The MEA’s secretary (west) Sibi George met Azerbaijani foreign minister Jeyhun Bayramov in Baku and the two sides also held foreign office-level talks.
New Delhi: India’s secretary (west) Sibi George met Azerbaijan’s foreign minister Jeyhun Bayramov in Baku on Friday (April 3), the first high-level diplomatic contact between the two countries since Azerbaijan’s public condemnation of India’s military strikes on Pakistan last year.
In the meeting with Bayramov, the Azerbaijani foreign ministry said “positions on issues of disagreement between the two countries were highlighted, and the importance of dialogue in this direction was emphasised”.
It also noted that “gratitude was expressed to the Azerbaijani side for the support of the evacuation of Indian citizens from Iran.” Around 200 Indian citizens have so far left Iran through the land border with Azerbaijan.
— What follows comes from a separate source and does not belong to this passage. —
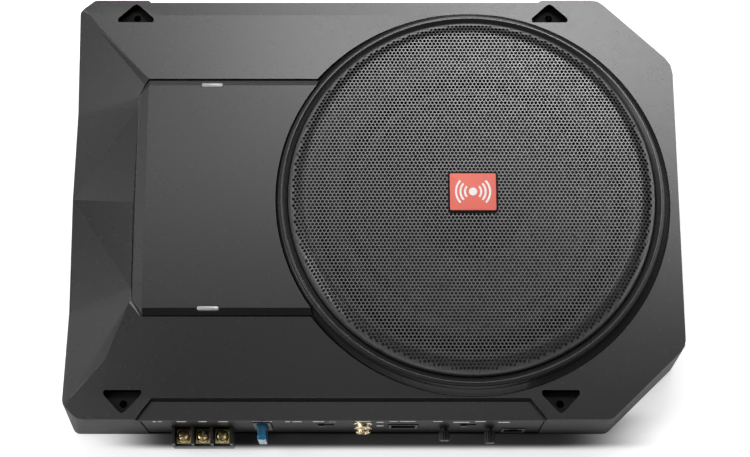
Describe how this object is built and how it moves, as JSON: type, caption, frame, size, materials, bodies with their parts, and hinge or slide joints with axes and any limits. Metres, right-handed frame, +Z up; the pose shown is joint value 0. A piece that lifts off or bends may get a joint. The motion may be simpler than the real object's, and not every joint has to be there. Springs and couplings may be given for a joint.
{
  "type": "powered under-seat car subwoofer",
  "caption": "Shallow powered car subwoofer: cast casing with a raised amplifier cover, round perforated grille over a moving woofer, and a front panel of terminals, fuse, jacks and knobs.",
  "frame": {"origin": "middle of the bounding box's underside, on the surface the feet stand on", "axes": "+X along the length towards the woofer end, +Y from the control panel to the back, +Z up through the grille"},
  "size_m": [0.3528, 0.2596, 0.0718],
  "materials": {
    "cast_shell": "satin black, fine cast texture",
    "cover": "satin black",
    "trim": "satin black, smooth",
    "panel_plastic": "fine matt moulded",
    "grille_steel": "dark grey powder coat, perforated",
    "badge": "gloss red with a dark rim",
    "lens": "clear frosted light pipe",
    "brass": "plated, polished",
    "gold_plate": "gold plated",
    "rubber": "matt",
    "cone_paper": "pressed fibre, matt black",
    "spider_cloth": "resin-doped cotton weave",
    "ferrite": "sintered, matt",
    "steel": "zinc plated",
    "aluminium": "extruded, plain",
    "board": "green solder resist",
    "component_black": "moulded black",
    "winding": "enamelled copper wire",
    "fuse_blue": "clear tinted blue",
    "white_plastic": "moulded white",
    "red_plastic": "moulded red",
    "knob": "moulded, ribbed"
  },
  "bodies": {
    "enclosure": {"top_shell": "cast_shell", "amp_cover": "cover", "power_light_lens": "lens", "protect_light_lens": "lens", "grille_trim_ring": "trim", "grille": "grille_steel", "grille_badge": "badge", "woofer_basket": "panel_plastic", "woofer_gasket": "rubber", "surround": "rubber", "spider": "spider_cloth", "magnet_top_plate": "steel", "magnet_ring": "ferrite", "magnet_yoke": "steel", "bottom_plate": "panel_plastic", "amp_board": "board", "heat_spreader": "aluminium", "output_transistor_1": "component_black", "output_transistor_2": "component_black", "power_transformer": "winding", "filter_capacitor_1": "component_black", "filter_capacitor_2": "component_black", "speaker_lead_red": "red_plastic", "speaker_lead_black": "rubber", "control_panel": "panel_plastic", "terminal_block": "component_black", "fuse_holder": "component_black", "turn_on_switch_housing": "steel", "phase_switch_housing": "steel", "rca_barrel_left": "gold_plate", "rca_insert_left": "white_plastic", "rca_barrel_right": "gold_plate", "rca_insert_right": "red_plastic", "high_level_socket": "component_black", "high_level_pins": "gold_plate", "remote_jack": "component_black", "crossover_potentiometer": "steel", "level_potentiometer": "steel", "rubber_foot_1": "rubber", "base_screw_1": "steel", "rubber_foot_2": "rubber", "base_screw_2": "steel", "rubber_foot_3": "rubber", "base_screw_3": "steel", "rubber_foot_4": "rubber", "base_screw_4": "steel"},
    "cone_assembly": {"cone": "cone_paper", "dust_cap": "cone_paper", "voice_coil": "winding"},
    "crossover_knob_body": {"crossover_knob": "knob"},
    "level_knob_body": {"level_knob": "knob"},
    "turn_on_slider": {"turn_on_switch_button": "knob"},
    "phase_slider": {"phase_switch_button": "knob"},
    "fuse": {"blade_fuse": "fuse_blue"},
    "clamp_1": {"terminal_clamp_1": "brass"},
    "screw_1": {"terminal_screw_1": "brass"},
    "clamp_2": {"terminal_clamp_2": "brass"},
    "screw_2": {"terminal_screw_2": "brass"},
    "clamp_3": {"terminal_clamp_3": "brass"},
    "screw_3": {"terminal_screw_3": "brass"}
  },
  "joints": [
    {"name": "cone_excursion", "type": "slide", "parent": "enclosure", "child": "cone_assembly", "axis": [0, 0, 1], "range_m": [-0.005, 0.005], "stiffness_N_per_m": 2500, "deforming": ["surround", "spider"]},
    {"name": "crossover_turn", "type": "hinge", "parent": "enclosure", "child": "crossover_knob_body", "pos_m": [0.0397, -0.1232, 0.02], "axis": [0, -1, 0], "range_deg": [-140, 140]},
    {"name": "level_turn", "type": "hinge", "parent": "enclosure", "child": "level_knob_body", "pos_m": [0.0656, -0.1232, 0.02], "axis": [0, -1, 0], "range_deg": [-140, 140]},
    {"name": "turn_on_slide", "type": "slide", "parent": "enclosure", "child": "turn_on_slider", "axis": [1, 0, 0], "range_m": [0, 0.0048]},
    {"name": "phase_slide", "type": "slide", "parent": "enclosure", "child": "phase_slider", "axis": [1, 0, 0], "range_m": [0, 0.0048]},
    {"name": "fuse_pull", "type": "slide", "parent": "enclosure", "child": "fuse", "axis": [0, -1, 0], "range_m": [0, 0.014]},
    {"name": "clamp_1_lift", "type": "slide", "parent": "enclosure", "child": "clamp_1", "axis": [0, 0, 1], "range_m": [0, 0.0018]},
    {"name": "screw_1_turn", "type": "hinge", "parent": "clamp_1", "child": "screw_1", "pos_m": [-0.1094, -0.1244, 0.02], "axis": [0, 0, 1], "range_deg": [0, 1080]},
    {"name": "clamp_2_lift", "type": "slide", "parent": "enclosure", "child": "clamp_2", "axis": [0, 0, 1], "range_m": [0, 0.0018]},
    {"name": "screw_2_turn", "type": "hinge", "parent": "clamp_2", "child": "screw_2", "pos_m": [-0.0984, -0.1244, 0.02], "axis": [0, 0, 1], "range_deg": [0, 1080]},
    {"name": "clamp_3_lift", "type": "slide", "parent": "enclosure", "child": "clamp_3", "axis": [0, 0, 1], "range_m": [0, 0.0018]},
    {"name": "screw_3_turn", "type": "hinge", "parent": "clamp_3", "child": "screw_3", "pos_m": [-0.0874, -0.1244, 0.02], "axis": [0, 0, 1], "range_deg": [0, 1080]}
  ],
  "couplings": [
    {"joint": "screw_1_turn", "follows": "clamp_1_lift", "rad_per_m": 10472},
    {"joint": "screw_2_turn", "follows": "clamp_2_lift", "rad_per_m": 10472},
    {"joint": "screw_3_turn", "follows": "clamp_3_lift", "rad_per_m": 10472}
  ]
}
The two sides also exchanged views on regional and international security, including the ongoing Iran war.
On the same day, the sixth round of the India-Azerbaijan Foreign Office Consultations was held, co-chaired by George and deputy foreign minister Elnur Mammadov.
The Ministry of External Affairs (MEA) stated that the talks covered “trade, technology, tourism, pharmaceuticals, energy, culture, people to people exchanges and [the] fight against cross border terrorism”.
The inclusion of cross-border terrorism on the MEA readout was a pointed reference to Pakistan, with whom Azerbaijan had publicly expressed solidarity during Operation Sindoor last year.
George also met Hikmet Hajiyev, foreign policy adviser to President Ilham Aliyev. Both sides agreed to hold the next round of consultations in New Delhi.
The meeting comes against the backdrop of long-running friction in bilateral ties. Azerbaijan shares close ethnic and political bonds with Turkey, which has backed Pakistan on Kashmir.
At the start of Operation Sindoor last year, Baku sided openly with Islamabad, saying it was “in solidarity with the people of Pakistan” and condemning “military attacks against the Islamic Republic of Pakistan that killed and injured several civilians”.
India’s traditionally close ties with Armenia, Azerbaijan’s adversary in the decades-long Nagorno-Karabakh conflict, has been another persistent irritant. Armenia and Azerbaijan signed a peace deal in August 2025 in front of US president Donald Trump in the White House.
There have been no significant high-level bilateral visits between India and Azerbaijan in recent years, and the last foreign office consultations were held in 2022.
This article went live on April fourth, two thousand twenty six, at twenty-three minutes past one at night.